Re: Ordered delivery of EAP messages
From: Peter Deacon (peterdiea-software.com)
Date: Wed, 7 Mar 2007 20:39:27 -0800 (PST)
On Wed, 7 Mar 2007, Avi Lior wrote:

I don't agree that the RECOMMENDED part should be a MUST.
You have to prove that this property is required for Correct Secure
Operation.

Sec 1.3 says:

   EAP is a lock-step protocol which only supports a single packet in
   flight.  As a result, EAP cannot efficiently transport bulk data,
   unlike transport protocols such as TCP [RFC793] or SCTP [RFC2960].

   While EAP provides support for retransmission, it assumes ordering
   guarantees provided by the lower layer, so out of order reception is
   not supported.

-----Original Message-----
From: Yoshihiro Ohba [mailto:yohba [at] tari.toshiba.com]
Sent: Wednesday, March 07, 2007 7:15 PM
To: Avi Lior
Cc: Bernard Aboba; alper.yegin [at] yegin.org; radiusext [at] ops.ietf.org;
eap [at] frascone.com
Subject: Re: [eap] Ordered delivery of EAP messages

I agree that there is some ambiguity, but I'd rather think that the
RECOMMENDED part should be a MUST from operational perspective, not the
other way around.

Yoshihiro Ohba

On Wed, Mar 07, 2007 at 11:53:40AM -0500, Avi Lior wrote:
I think this is an interesting discussion on RADIUS but we seem to
have diverted from the original question posed.

RFC 3748, section 3.1 says:

[6] Ordering guarantees.  EAP does not require the Identifier to be
       monotonically increasing, and so is reliant on lower layer
       ordering guarantees for correct operation.

Lower layer transports for EAP MUST preserve ordering between a
       source and destination at a given priority level (the ordering
       guarantee provided by [IEEE-802]).

I don't think that the "MUST" above is true!

A little further down it says:

"It is RECOMMENDED that EAP only be run over lower layers that provide

ordering guarantees; "

Isn't that a requirement contradiction of the previous statement, or
am I missing something?



-----Original Message-----
From: Bernard Aboba [mailto:bernard_aboba [at] hotmail.com]
Sent: Tuesday, March 06, 2007 11:55 PM
To: alper.yegin [at] yegin.org
Cc: radiusext [at] ops.ietf.org; eap [at] frascone.com
Subject: Re: [eap] Ordered delivery of EAP messages

RFC 2865 says:

      The RADIUS server can detect a duplicate request if
      it has the same client source IP address and source UDP port
and
      Identifier within a short span of time.

This, to me, implies duplicate detection on the server side does not
rely on orderly delivery. Keeping the history for "a short span of
time" allows duplicate detection irrespective of the order the
requests

come in.

That advice seems sensible; if implemented, I think it would address the FRTO scenarios we have been discussing, wouldn't it? Given client

backoff, it seems highly unlikely that an Access-Request would be
reordered outside of a "short span of time" (e.g. say, 1 minute).

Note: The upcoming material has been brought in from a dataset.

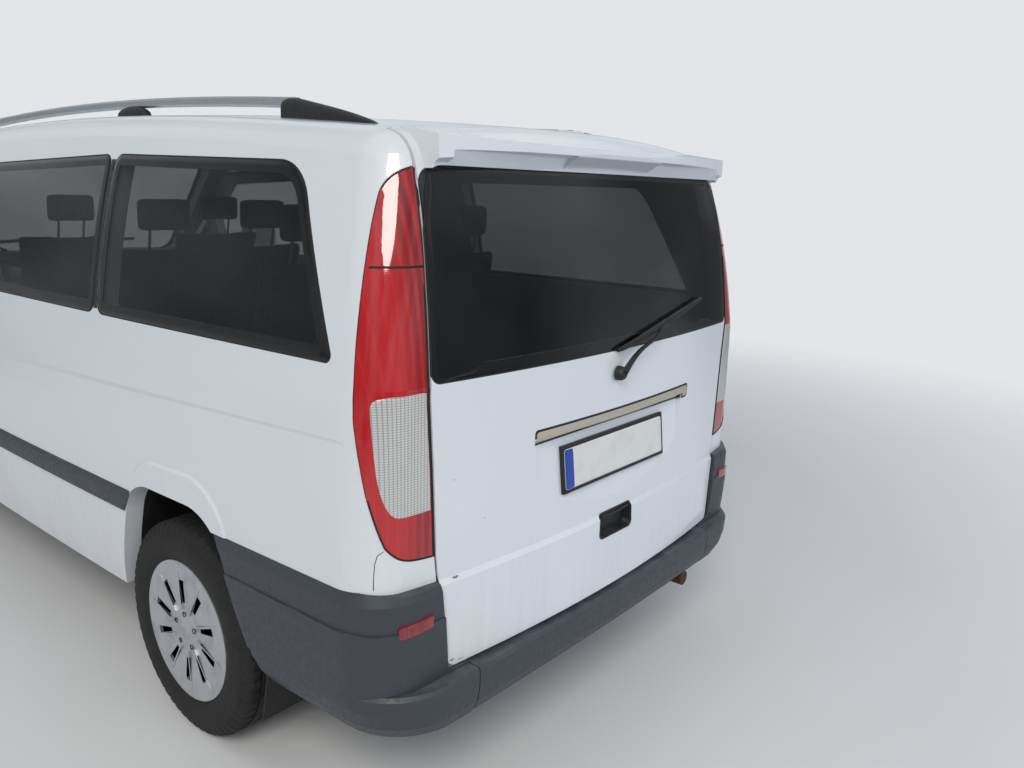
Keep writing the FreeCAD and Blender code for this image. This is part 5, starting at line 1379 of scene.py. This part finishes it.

As for the responses... Assuming the RADIUS client transmitted a
request twice (first one timed out), if it receives one of the
responses, would it still accept the second (duplicate) response if
it
arrives as well?
Wouldn't
the RADIUS client just drop the second response because there is no
outstanding request to match anymore?

Yes, I think that the RADIUS client will drop a duplicate response. The problem occurs more on the RADIUS server side, where the server could potentially send an Access-Reject if it wasn't doing duplicate detection as referred to above, and as a result the EAP method got
mixed up.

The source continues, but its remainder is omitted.